Please output the data below exactly as given, starting at its first line and stopping after the line that contains "from mathutils import Matrix, Vector".

Dataset section
#####

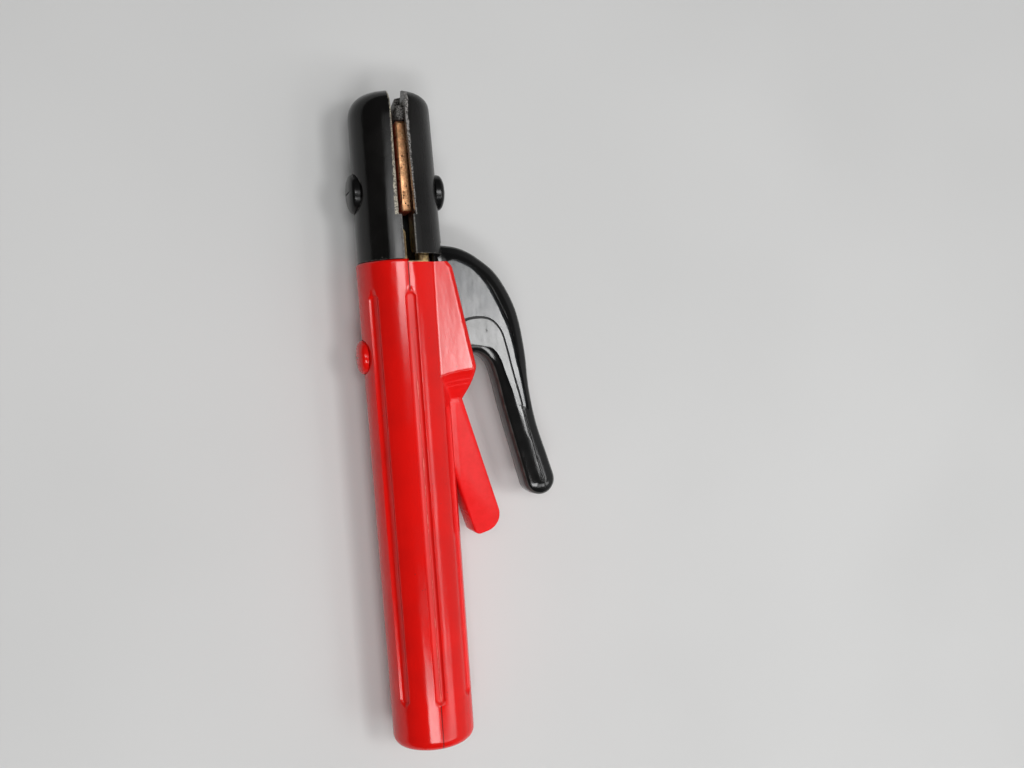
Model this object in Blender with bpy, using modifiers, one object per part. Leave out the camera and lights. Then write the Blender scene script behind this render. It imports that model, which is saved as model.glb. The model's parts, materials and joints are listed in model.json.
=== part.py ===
"""Insulated electrode holder with a pivoting jaw, for manual arc welding.

The holder lies along Y with its jaws toward +Y and its lever toward +X, and it is symmetric
about the XY plane. The origin is the middle of the cable socket's floor. Metres throughout.
"""

from math import atan2, cos, hypot, pi, radians, sin

import bmesh
import bpy
from mathutils import Matrix, Vector

# ---------------------------------------------------------------- driving dimensions
GAP = 0.0003              # between pieces that touch on the real holder
RUNNING_GAP = 0.00015     # between a pin and its hole
SIDES = 64                # facets round a large turned piece
SMALL_SIDES = 24          # facets round a small turned piece
SHANK_SIDES = 40          # facets round the shank and its bores
PROUD = 0.002             # how far a cutter stands out of what it cuts
SEAM = 0.999              # a joined piece is this share of its neighbour's thickness
THROUGH = 0.020           # half the length of a cutter that runs right through
SEAT_REACH = 0.010        # how far a cap's seat is cut clear outward

# Handle: a tapered tube. FRONT and REAR are its ends along Y.
FRONT = 0.062
HANDLE_LENGTH = 0.202
HANDLE_FRONT_RADIUS = 0.0179
HANDLE_REAR_RADIUS = 0.0171
HANDLE_REAR_ROUND = 0.004
HANDLE_BORE_RADIUS = 0.0132
HANDLE_MOUTH_RADIUS = 0.0150
HANDLE_MOUTH_DEPTH = 0.030
CABLE_HOLE_RADIUS = 0.011
REAR_WALL = 0.010
RIM_ROUND = 0.001
SLOT_EDGE_ROUND = 0.0012
FRONT_SETBACK = 0.0014    # the lever-side half of the front rim stands back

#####

Solution
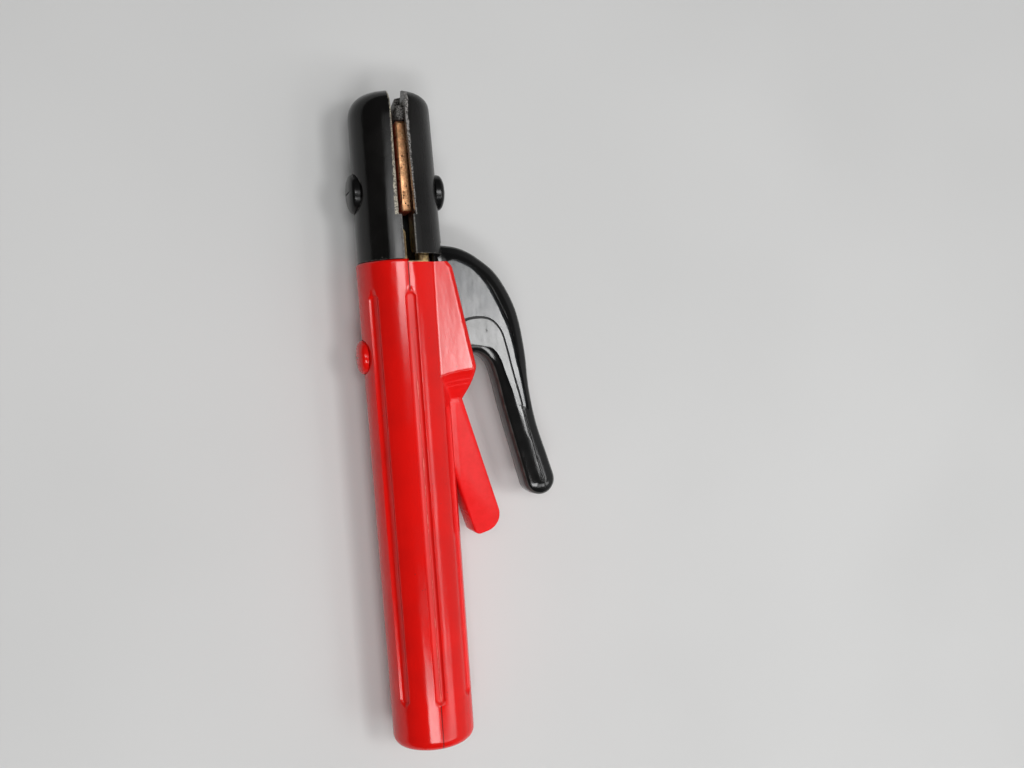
Model this object in Blender with bpy, using modifiers, one object per part. Leave out the camera and lights. Then write the Blender scene script behind this render. It imports that model, which is saved as model.glb. The model's parts, materials and joints are listed in model.json.
=== part.py ===
"""Insulated electrode holder with a pivoting jaw, for manual arc welding.

The holder lies along Y with its jaws toward +Y and its lever toward +X, and it is symmetric
about the XY plane. The origin is the middle of the cable socket's floor. Metres throughout.
"""

from math import atan2, cos, hypot, pi, radians, sin

import bmesh
import bpy
from mathutils import Matrix, Vector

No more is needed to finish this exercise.